Arrow’s fourth season featured Damien Darhk as the big bad. His mystical powers and boundless Force like powers crafted a scary sight. But his tendency to crack arrogant jokes at every turn and appear a douche dampened his villainy.
This is an issue and trend with endless examples and numerous connections. It’s a larger problem in the entertainments industry that no one seems to be talking about between the laughs and the guffaws.
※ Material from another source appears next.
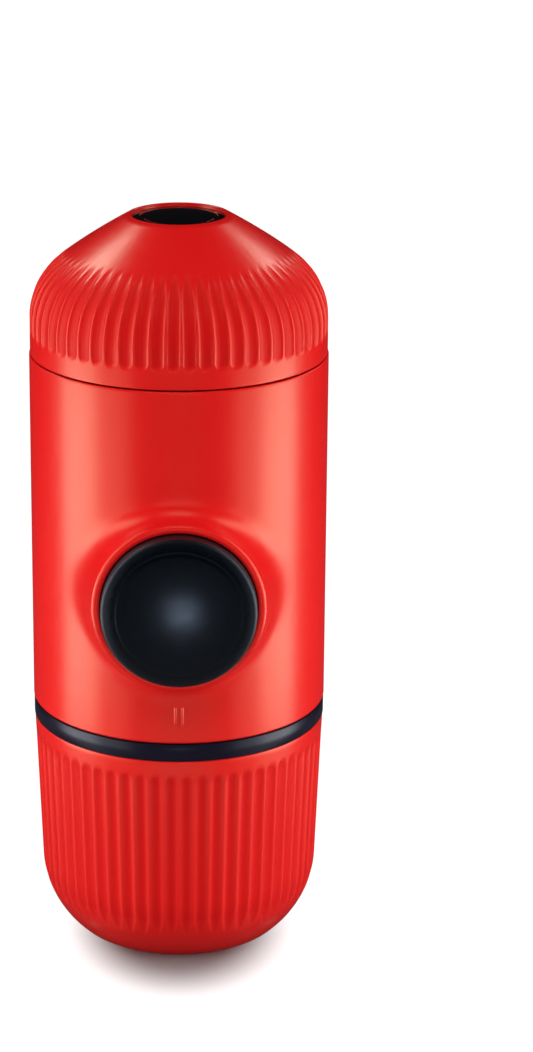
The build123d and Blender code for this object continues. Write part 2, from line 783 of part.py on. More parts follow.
# Rod with its end collars, and the seal between them
rod_front_y = crown_back_y - rod_socket_depth + REST
rod_end_y = cylinder_back - rod_end_gap
seal_back_y = rod_end_y - rod_end_length
seal_front_y = seal_back_y - seal_length
rod_collar_radius = rod_radius + rod_collar_height
rod_end_radius = bore_radius - rod_end_step
with BuildPart() as piston_rod:
    add(turned_about_piston([
        (0, rod_front_y), (rod_radius, rod_front_y),
        (rod_radius, seal_front_y - rod_collar_length), (rod_collar_radius, seal_front_y - rod_collar_length),
        (rod_collar_radius, seal_front_y - RUNNING), (rod_radius, seal_front_y - RUNNING),
        (rod_radius, seal_back_y + RUNNING), (rod_end_radius, seal_back_y + RUNNING),
        (rod_end_radius, rod_end_y), (0, rod_end_y),
    ]))
keep(piston_rod.part, "piston_rod")

with BuildPart() as piston_seal:
    add(turned_about_piston([
        (rod_radius + SEAT, seal_front_y), (bore_radius - RUNNING, seal_front_y),
        (bore_radius - RUNNING, seal_back_y), (rod_radius + SEAT, seal_back_y),
    ]))
keep(piston_seal.part, "piston_seal")

# Pump cylinder with the spring's seat, and the guide that caps its mouth
seat_back_y = seat_front_y + spring_seat_thickness
with BuildPart() as pump_cylinder:
    add(turned_about_piston([
        (bore_radius, cylinder_front_y), (cylinder_radius, cylinder_front_y),
        (cylinder_radius, seat_front_y), (spring_seat_radius, seat_front_y),
        (spring_seat_radius, seat_back_y), (cylinder_radius, seat_back_y),
        (cylinder_radius, cylinder_back), (bore_radius, cylinder_back),
    ]))
keep(pump_cylinder.part, "pump_cylinder")

guide_front_y = cylinder_front_y - guide_nose
guide_back_y = cylinder_front_y + guide_skirt
guide_radius = cylinder_radius + guide_wall
with BuildPart() as rod_guide:
    add(turned_about_piston([
        (rod_radius + RUNNING, guide_front_y), (guide_radius, guide_front_y), (guide_radius, guide_back_y),
        (cylinder_radius + SEAT, guide_back_y), (cylinder_radius + SEAT, cylinder_front_y),
        (rod_radius + RUNNING, cylinder_front_y),
    ]))
keep(rod_guide.part, "rod_guide")

# Return spring round the cylinder, from its seat to the button
spring_front_y = crown_back_y + REST
spring_length = seat_front_y - REST - spring_front_y
with BuildPart() as return_spring:
    with Locations(Location((0, spring_front_y, piston_height), (-90, 0, 0))):
        add(coil(spring_radius, spring_wire, spring_length, spring_turns, spring_sides))
keep(return_spring.part, "return_spring")
print("least gap between the return spring's turns, mm:", round(spring_length / spring_turns - spring_wire, 2))

# Valve block between deck and chamber: pump port, inlet valve below it, outlet valve above it
outlet_seat_top = chamber_low - outlet_chamber_length
with BuildPart() as valve_block:
    with BuildSketch(Plane.XY.offset(deck_high)):
        with Locations((0, cylinder_back)):
            Rectangle(block_width, block_front + block_back, align=(Align.CENTER, Align.MIN))
    extrude(amount=chamber_low - deck_high)
    fillet(valve_block.edges().filter_by(Axis.Z).group_by(Axis.Y)[-1], block_corner)
    with BuildSketch(Plane.XY.offset(deck_high)):
        with Locations((0, valve_y)):
            Circle(valve_bore_radius)
    extrude(amount=inlet_chamber_length, mode=Mode.SUBTRACT)
    with BuildSketch(Plane.XY.offset(deck_high)):
        with Locations((0, valve_y)):
            Circle(port_radius)
    extrude(amount=chamber_low - deck_high, mode=Mode.SUBTRACT)
    with Locations((0, valve_y, 0)):
        add(turned([
            (0, outlet_seat_top - seat_cone), (port_radius, outlet_seat_top - seat_cone),
            (port_radius + seat_cone, outlet_seat_top), (valve_bore_radius, outlet_seat_top),
            (valve_bore_radius, chamber_low), (0, chamber_low),
        ]), mode=Mode.SUBTRACT)
    with BuildSketch(Plane.XZ.offset(-cylinder_back)):
        with Locations((0, piston_height)):
            Circle(port_radius)
    extrude(amount=-block_front, mode=Mode.SUBTRACT)
keep(valve_block.part, "valve_block")


def ball_height(cone_top):
    """Height of a ball's centre over a 45 degree seat that is port_radius wide at its foot."""
    return cone_top - seat_cone - port_radius + (ball_radius + SEAT) * sqrt(2)


def valve_ball(cone_top):
    """A ball standing on its seat in the valve block."""
    with BuildPart() as ball:
        with Locations((0, valve_y, ball_height(cone_top))):
            Sphere(ball_radius)
    return ball.part


def valve_spring(low, high):
    """A valve's spring between two heights."""
    with BuildPart() as spring:
        with Locations((0, valve_y, low)):
            add(coil(valve_spring_radius, valve_spring_wire, high - low, valve_spring_turns,
                     valve_spring_sides))
    return spring.part


def valve_ring(points):
    """A ring turned about the valves' axis from a closed outline of (radius, height) points."""
    with BuildPart() as ring:
        with Locations((0, valve_y, 0)):
            add(turned(points))
    return ring.part


# Valve seat, balls, springs and retainer, all on the valves' axis
valve_fit = valve_bore_radius - SEAT
inlet_seat_top = deck_high + inlet_seat_length
inlet_spring_low = ball_height(inlet_seat_top) + ball_radius + REST
outlet_spring_low = ball_height(outlet_seat_top) + ball_radius + REST
retainer_low = chamber_low - retainer_length
keep(valve_ring([
    (port_radius, deck_high), (valve_fit, deck_high), (valve_fit, inlet_seat_top),
    (port_radius + seat_cone, inlet_seat_top), (port_radius, inlet_seat_top - seat_cone),
]), "inlet_seat")
keep(valve_ball(inlet_seat_top), "inlet_ball")
keep(valve_ball(outlet_seat_top), "outlet_ball")
keep(valve_spring(inlet_spring_low, deck_high + inlet_chamber_length - REST), "inlet_spring")
keep(valve_spring(outlet_spring_low, retainer_low - REST), "outlet_spring")
keep(valve_ring([
    (port_radius, retainer_low), (valve_fit, retainer_low), (valve_fit, chamber_low),
    (port_radius, chamber_low),
]), "valve_retainer")

# Intake strainer under the deck, and the air valve opposite
strainer_low = deck_low - strainer_length
strainer_inner = strainer_radius - strainer_wall
with BuildPart() as intake_strainer:
    add(valve_ring([
        (0, strainer_low), (strainer_radius, strainer_low), (strainer_radius, deck_low),
        (strainer_inner, deck_low), (strainer_inner, strainer_low + strainer_wall),
        (0, strainer_low + strainer_wall),
    ]))
    with BuildSketch(Plane.XY.offset(strainer_low)):
        with Locations((0, valve_y)):
            with PolarLocations(strainer_radius / 2, strainer_holes):
                Circle(strainer_hole_radius)
    extrude(amount=strainer_wall, mode=Mode.SUBTRACT)
keep(intake_strainer.part, "intake_strainer")

air_stem_radius = port_radius - SEAT
with BuildPart() as air_valve:
    with Locations((0, -valve_y, 0)):
        add(turned([
            (0, deck_low - air_flap_height), (air_flap_radius - air_flap_bevel, deck_low - air_flap_edge),
            (air_flap_radius, deck_low), (air_stem_radius, deck_low), (air_stem_radius, deck_high),
            (air_knob_radius, deck_high), (air_knob_tip, deck_high + air_knob_height),
            (0, deck_high + air_knob_height),
        ]))
keep(air_valve.part, "air_valve")

# Cup shell: smooth rim band, flutes that fade to points round the shoulder, cone with the badge's recess
cup_run_in = cup_low + cup_flute_foot
with BuildPart() as cup_shell:
    add(fluted_solid([
        (cup_side_radius, cup_low, 0, flute_mouth_share),
        (cup_side_radius, cup_run_in, 0, flute_mouth_share),
        (cup_side_radius, cup_run_in + cup_flute_run_in, cup_flute_depth, 1),
        *[(*cup_point(0, angle), cup_flute_depth, 1) for angle in cup_flute_angles],
        (*cup_point(0, cup_fade_angle), cup_flute_depth * cup_fade_share, cup_fade_share),
        (*cup_point(0, cup_cone_end), 0, flute_tip_share),
        (cup_top_radius, cup_high, 0, flute_tip_share),
    ]))
    add(turned([
        (0, cup_low), (cup_side_radius - cup_wall, cup_low), cup_point(cup_wall, 0),
        *[cup_point(cup_wall, angle) for angle in inner_angles],
        cup_point(cup_wall, cup_cone_end), cup_cone(cup_wall, ceiling), (0, ceiling),
    ]), mode=Mode.SUBTRACT)
    with BuildSketch(Plane.XY.offset(cup_high)):
        Circle(badge_radius)
    extrude(amount=-badge_depth, mode=Mode.SUBTRACT)
keep(cup_shell.part, "cup_shell")

# Cup liner: the cup that is drunk from, with the groove for its seal
seal_groove = liner_bore + cup_seal_depth
cup_seal_low = cup_low + cup_seal_rise
cup_seal_high = cup_seal_low + cup_seal_height
with BuildPart() as cup_liner:
    add(turned([
        (0, ceiling - SEAT), cup_cone(liner_out, ceiling - SEAT), cup_point(liner_out, cup_cone_end),
        *[cup_point(liner_out, angle) for angle in reversed(inner_angles)], cup_point(liner_out, 0),
        (cup_side_radius - liner_out, cup_low), (liner_bore, cup_low), (liner_bore, cup_seal_low - RUNNING),
        (seal_groove, cup_seal_low - RUNNING), (seal_groove, cup_seal_high + RUNNING),
        (liner_bore, cup_seal_high + RUNNING), cup_point(liner_in, 0),
        *[cup_point(liner_in, angle) for angle in inner_angles],
        cup_point(liner_in, cup_cone_end), cup_cone(liner_in, liner_ceiling), (0, liner_ceiling),
    ]))
keep(cup_liner.part, "cup_liner")

with BuildPart() as cup_seal:
    add(ring_solid(liner_bore - cup_seal_bite, seal_groove - RUNNING, cup_seal_low, cup_seal_high))
keep(cup_seal.part, "cup_seal")

# Badge: plain glossy disc, bare
with BuildPart() as cup_badge:
    with BuildSketch(Plane.XY.offset(cup_high - badge_depth)):
        Circle(badge_radius - SEAT)
    extrude(amount=badge_thickness)
    chamfer(cup_badge.edges().group_by(Axis.Z)[-1], badge_chamfer)
keep(cup_badge.part, "cup_badge")
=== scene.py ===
"""Looks of a hand-pumped portable espresso maker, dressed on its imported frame.

Each sub-assembly is a class that holds its sizes in metres, works out its surfaces with numpy and puts them
on the body that carries them. Levels come from the frame; roundings, flutes and numbers of points are fields.
"""
import json
import logging
import math
from dataclasses import dataclass, field
from enum import Enum

import bpy
import numpy as np
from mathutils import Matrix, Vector


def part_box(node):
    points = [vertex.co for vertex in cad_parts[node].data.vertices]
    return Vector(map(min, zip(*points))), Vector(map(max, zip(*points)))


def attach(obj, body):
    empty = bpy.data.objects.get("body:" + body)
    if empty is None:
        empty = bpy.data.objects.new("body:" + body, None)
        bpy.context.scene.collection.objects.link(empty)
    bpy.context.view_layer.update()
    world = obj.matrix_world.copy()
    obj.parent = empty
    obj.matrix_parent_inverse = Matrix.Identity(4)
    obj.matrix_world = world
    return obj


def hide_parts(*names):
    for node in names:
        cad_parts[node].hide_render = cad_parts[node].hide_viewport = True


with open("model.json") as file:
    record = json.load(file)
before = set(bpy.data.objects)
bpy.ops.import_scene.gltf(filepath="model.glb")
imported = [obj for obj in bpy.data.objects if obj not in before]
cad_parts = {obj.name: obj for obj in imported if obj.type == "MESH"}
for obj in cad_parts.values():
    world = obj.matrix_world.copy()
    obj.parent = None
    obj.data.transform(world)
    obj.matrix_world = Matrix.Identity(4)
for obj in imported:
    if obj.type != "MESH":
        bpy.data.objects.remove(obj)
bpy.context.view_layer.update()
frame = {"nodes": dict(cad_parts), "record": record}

LOG = logging.getLogger("espresso_maker")
MM = 0.001
# The red finish darkens its colour by these marks as painted shade on groove floors.
GROOVE = "groove"    # name of the marks that tell a finish how deep in a groove a point lies
ON_AXIS = 1e-9       # a radius below this counts as none
SIDE_SHARE = 0.45    # the most of a side that the curve at one end of it takes up

Point = tuple[float, float]
Colour = tuple[float, float, float]


# Surfaces

def line(start: Point, end: Point, count: int) -> np.ndarray:
    """Points on a straight stretch of an outline.

    Args:
        start: first point, as (radius, height).
        end: last point.
        count: number of points, both ends included.

    Returns:
        Array of count points.
    """
    share = np.linspace(0.0, 1.0, count)[:, None]
    return np.array(start) * (1 - share) + np.array(end) * share


def arc(centre: Point, radius: float, start: float, end: float, count: int) -> np.ndarray:
    """Points on a round stretch of an outline: centre plus radius times (cos a, sin a).

    Args:
        centre: (radius, height) of the arc's centre.
        radius: the arc's own radius.
        start: first angle in degrees, 0 outwards and 90 up.
        end: last angle in degrees.
        count: number of points, both ends included.

    Returns:
        Array of count points.
    """
    angle = np.radians(np.linspace(start, end, count))
    return np.array(centre) + radius * np.stack([np.cos(angle), np.sin(angle)], axis=1)


def rounded(corners: list[Point], radius: float, steps: int) -> np.ndarray:
    """A closed outline with each corner rounded.

    Each corner is replaced by a quadratic curve from one side to the other, which touches both.

    Args:
        corners: the outline's corners, as (radius, height), in order.
        radius: how far from a corner its curve starts, at most SIDE_SHARE of the shorter side.
        steps: points on each curve, less one.

    Returns:
        Array of points, not repeated at the end. A corner on the axis stays sharp.
    """
    points = np.array(corners, float)
    before = np.roll(points, 1, axis=0) - points
    after = np.roll(points, -1, axis=0) - points
    reach = [np.linalg.norm(side, axis=1) for side in (before, after)]
    cut = np.minimum(radius, SIDE_SHARE * np.minimum(*reach))
    cut = np.where(points[:, 0] < ON_AXIS, 0.0, cut)
    starts = points + before / reach[0][:, None] * cut[:, None]
    ends = points + after / reach[1][:, None] * cut[:, None]
    share = np.linspace(0.0, 1.0, steps + 1)[None, :, None]
    curves = (starts[:, None] * (1 - share) ** 2 + 2 * points[:, None] * share * (1 - share)
              + ends[:, None] * share ** 2)
    return np.concatenate([curve if size > 0 else curve[:1] for curve, size in zip(curves, cut)])


def whole_turn(count: int) -> np.ndarray:
    """Angles of count columns about an axis, in radians, the first at the front."""
    return np.linspace(0.0, 2 * math.pi, count, endpoint=False)


def upright(radius: np.ndarray, height: np.ndarray, angle: np.ndarray) -> np.ndarray:
    """Points about the bottle's axis: x is r sin a, y is -r cos a, so that angle 0 is the front."""
    radius, height, angle = np.broadcast_arrays(radius, height, angle)
    return np.stack([radius * np.sin(angle), -radius * np.cos(angle), height], axis=-1)


def facing(radius: np.ndarray, depth: np.ndarray, angle: np.ndarray, axis_height: float) -> np.ndarray:
    """Points about the piston's axis, along Y at axis_height: x is r sin a, z is r cos a above the axis."""
    radius, depth, angle = np.broadcast_arrays(radius, depth, angle)
    return np.stack([radius * np.sin(angle), depth, axis_height + radius * np.cos(angle)], axis=-1)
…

It is no surprise that when really good villains are produced, they are loved, cherished and cosplayed. Why? Because villains are as important as the hero. From Voldemort to Loki, Joker to Joffrey, Sylar to Darth Vader, Hannibal Lecter to Wilson Fisk, Hans Gruber to the Cigarette Smoking Man, the T-1000 to the Cylons, villains are a huge part of the story. When they’re taken seriously as characters and they fulfil their potentially, they can steal the show. When the writers, directors and studios place a safe bet and fall on comedy to keep the villain from flying, you get a hollow conflict.